-- begin PROVIDED MATERIAL --

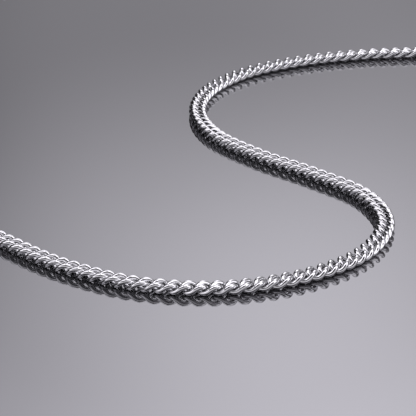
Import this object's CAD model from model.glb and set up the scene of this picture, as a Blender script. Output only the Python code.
"""The looks of a polished curb chain necklace that lies in a loose winding loop on a glossy sheet."""

import math

import bpy
import numpy as np
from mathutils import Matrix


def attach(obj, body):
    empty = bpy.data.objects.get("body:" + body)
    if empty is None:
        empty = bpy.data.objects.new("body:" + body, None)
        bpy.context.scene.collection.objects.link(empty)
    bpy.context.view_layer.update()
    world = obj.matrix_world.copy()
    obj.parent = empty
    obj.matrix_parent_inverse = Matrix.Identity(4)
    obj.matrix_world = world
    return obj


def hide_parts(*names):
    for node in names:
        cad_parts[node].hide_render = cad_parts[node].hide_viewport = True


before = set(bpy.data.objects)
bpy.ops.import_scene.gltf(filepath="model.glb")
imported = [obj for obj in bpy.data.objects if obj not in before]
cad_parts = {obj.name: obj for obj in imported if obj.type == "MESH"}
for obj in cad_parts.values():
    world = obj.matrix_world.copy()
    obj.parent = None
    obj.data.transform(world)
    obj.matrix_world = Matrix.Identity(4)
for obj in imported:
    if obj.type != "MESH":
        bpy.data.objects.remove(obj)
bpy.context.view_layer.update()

MM = 0.001

# The chain's sizes in millimetres, the same as in the part's source
PITCH = 2.35
TWIST = math.radians(40)
WIRE_D = 0.36 * PITCH
LINK_L = 1.58 * PITCH
LINK_W = 1.06 * PITCH
END_R = 0.3 * PITCH

# The clasp's barrel, whose groove is this share as deep as it is wide to each side
BARREL_L = 8
BARREL_D = 2.2
BARREL_BEVEL = 0.35
BARREL_GROOVE = 0.2
GROOVE_DEPTH_SHARE = 0.9

# The clasp's two loops: each is let into the barrel a little and leans over almost to the floor
LOOP_WIRE = 0.55
LOOP_R = 1
LOOP_TILT = math.radians(40)
LOOP_BITE = 0.25
LOOP_LIFT = 0.02
LOOP_X = BARREL_L / 2 + LOOP_R - LOOP_BITE
LOOP_Z = LOOP_R * math.sin(LOOP_TILT) + LOOP_WIRE / 2 + LOOP_LIFT

# The chain's route, as points passed in turn, x then y, and the steps from one to the next
ROUTE = np.array([
    (10, 92.5), (-4.5, 92.5), (-19, 92.5), (-33.5, 92.5),
    (-48.5, 92), (-59.5, 86.5), (-65.5, 74), (-65, 58),
    (-65, 43), (-64.5, 27), (-63.5, 10), (-63.5, -6.5),
    (-62.5, -21), (-60, -34.5), (-55.5, -47.5), (-48.5, -60),
    (-40, -70.6), (-30.5, -80.5), (-18.5, -88), (-5, -89.7),
    (8, -84.8), (18.1, -75), (22.6, -61.5), (19.9, -47.6),
    (11.5, -36.5), (1.9, -26.4), (-6.1, -14.7), (-9.3, -1.1),
    (-6.9, 12.6), (0.6, 24.2), (12, 32.2), (24.9, 36.8),
    (39.4, 39), (53.3, 44.1), (62.5, 57), (62.8, 73),
    (53.5, 85.3), (39.5, 92), (25, 92.5),
])
STEPS_PER_SPAN = 16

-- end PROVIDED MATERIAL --

TASK STATEMENT – Give back exactly the material above from its opening line to the line bearing "import numpy as np".

ANSWER BELOW –
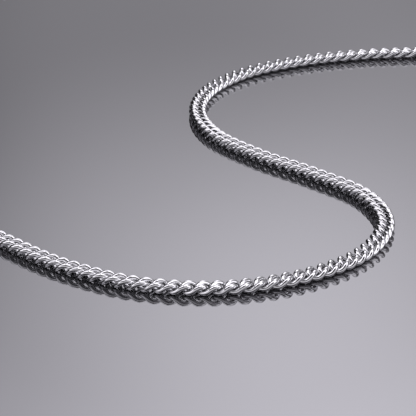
Import this object's CAD model from model.glb and set up the scene of this picture, as a Blender script. Output only the Python code.
"""The looks of a polished curb chain necklace that lies in a loose winding loop on a glossy sheet."""

import math

import bpy
import numpy as np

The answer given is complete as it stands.